THE TASK: Write out the data again in full, exactly as it reads.

++++ DATA LINES ++++

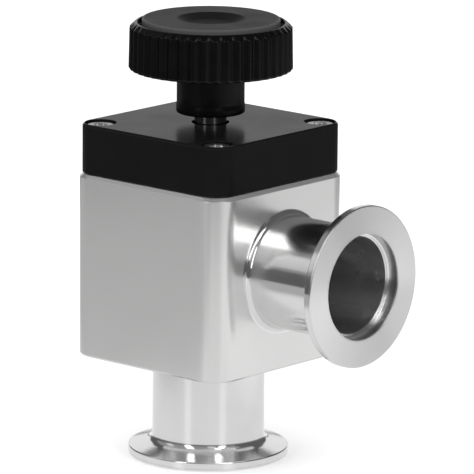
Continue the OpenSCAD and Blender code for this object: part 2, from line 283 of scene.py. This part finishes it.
def turned_steel(axis, centre):
    """Bright turned stainless steel: fine tool marks on the sealing face, polished further along."""
    name = "turned_steel" if axis == 2 else "turned_steel_side"
    material, tree, shader = principled(name, 1.0, Anisotropic=0.9, Anisotropic_Rotation=0.25)
    round_place = turned_place(tree, axis, centre)
    marks = noise(tree, round_place, 0.00022, detail=4.0)
    cloud = noise(tree, object_place(tree), 0.006, detail=4.0)
    tone = blend_colours(tree, cloud, grey(0.76), grey(0.88))
    tree.links.new(tone, shader.inputs["Base Color"])
    along = add_node(tree, "ShaderNodeSeparateXYZ", {0: round_place}).outputs[2]
    depth = add_node(tree, "ShaderNodeMath", {0: along}, operation="ABSOLUTE").outputs[0]
    finish = add_node(tree, "ShaderNodeMapRange",
                      {"Value": depth, "From Min": 0.0002, "From Max": 0.0006,
                       "To Min": 0.36, "To Max": 0.17}).outputs[0]
    radius = add_node(tree, "ShaderNodeSeparateXYZ", {0: round_place}).outputs[0]
    bore = add_node(tree, "ShaderNodeMapRange",
                    {"Value": radius, "From Min": 0.0138, "From Max": 0.0132,
                     "To Min": -0.02, "To Max": 0.09}).outputs[0]
    bored = add_node(tree, "ShaderNodeMath", {0: finish, 1: bore}, operation="ADD").outputs[0]
    blotch = spread(tree, cloud, -0.02, 0.02)
    rough = add_node(tree, "ShaderNodeMath", {0: bored, 1: blotch}, operation="ADD").outputs[0]
    tree.links.new(rough, shader.inputs["Roughness"])
    tree.links.new(relief(tree, marks, 0.0000012), shader.inputs["Normal"])
    tangent = add_node(tree, "ShaderNodeTangent", direction_type="RADIAL", axis="XYZ"[axis])
    tree.links.new(tangent.outputs[0], shader.inputs["Tangent"])
    return material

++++

ANSWER BELOW:
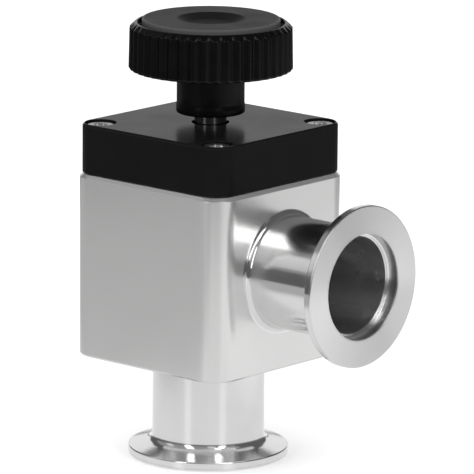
Continue the OpenSCAD and Blender code for this object: part 2, from line 283 of scene.py. This part finishes it.
def turned_steel(axis, centre):
    """Bright turned stainless steel: fine tool marks on the sealing face, polished further along."""
    name = "turned_steel" if axis == 2 else "turned_steel_side"
    material, tree, shader = principled(name, 1.0, Anisotropic=0.9, Anisotropic_Rotation=0.25)
    round_place = turned_place(tree, axis, centre)
    marks = noise(tree, round_place, 0.00022, detail=4.0)
    cloud = noise(tree, object_place(tree), 0.006, detail=4.0)
    tone = blend_colours(tree, cloud, grey(0.76), grey(0.88))
    tree.links.new(tone, shader.inputs["Base Color"])
    along = add_node(tree, "ShaderNodeSeparateXYZ", {0: round_place}).outputs[2]
    depth = add_node(tree, "ShaderNodeMath", {0: along}, operation="ABSOLUTE").outputs[0]
    finish = add_node(tree, "ShaderNodeMapRange",
                      {"Value": depth, "From Min": 0.0002, "From Max": 0.0006,
                       "To Min": 0.36, "To Max": 0.17}).outputs[0]
    radius = add_node(tree, "ShaderNodeSeparateXYZ", {0: round_place}).outputs[0]
    bore = add_node(tree, "ShaderNodeMapRange",
                    {"Value": radius, "From Min": 0.0138, "From Max": 0.0132,
                     "To Min": -0.02, "To Max": 0.09}).outputs[0]
    bored = add_node(tree, "ShaderNodeMath", {0: finish, 1: bore}, operation="ADD").outputs[0]
    blotch = spread(tree, cloud, -0.02, 0.02)
    rough = add_node(tree, "ShaderNodeMath", {0: bored, 1: blotch}, operation="ADD").outputs[0]
    tree.links.new(rough, shader.inputs["Roughness"])
    tree.links.new(relief(tree, marks, 0.0000012), shader.inputs["Normal"])
    tangent = add_node(tree, "ShaderNodeTangent", direction_type="RADIAL", axis="XYZ"[axis])
    tree.links.new(tangent.outputs[0], shader.inputs["Tangent"])
    return material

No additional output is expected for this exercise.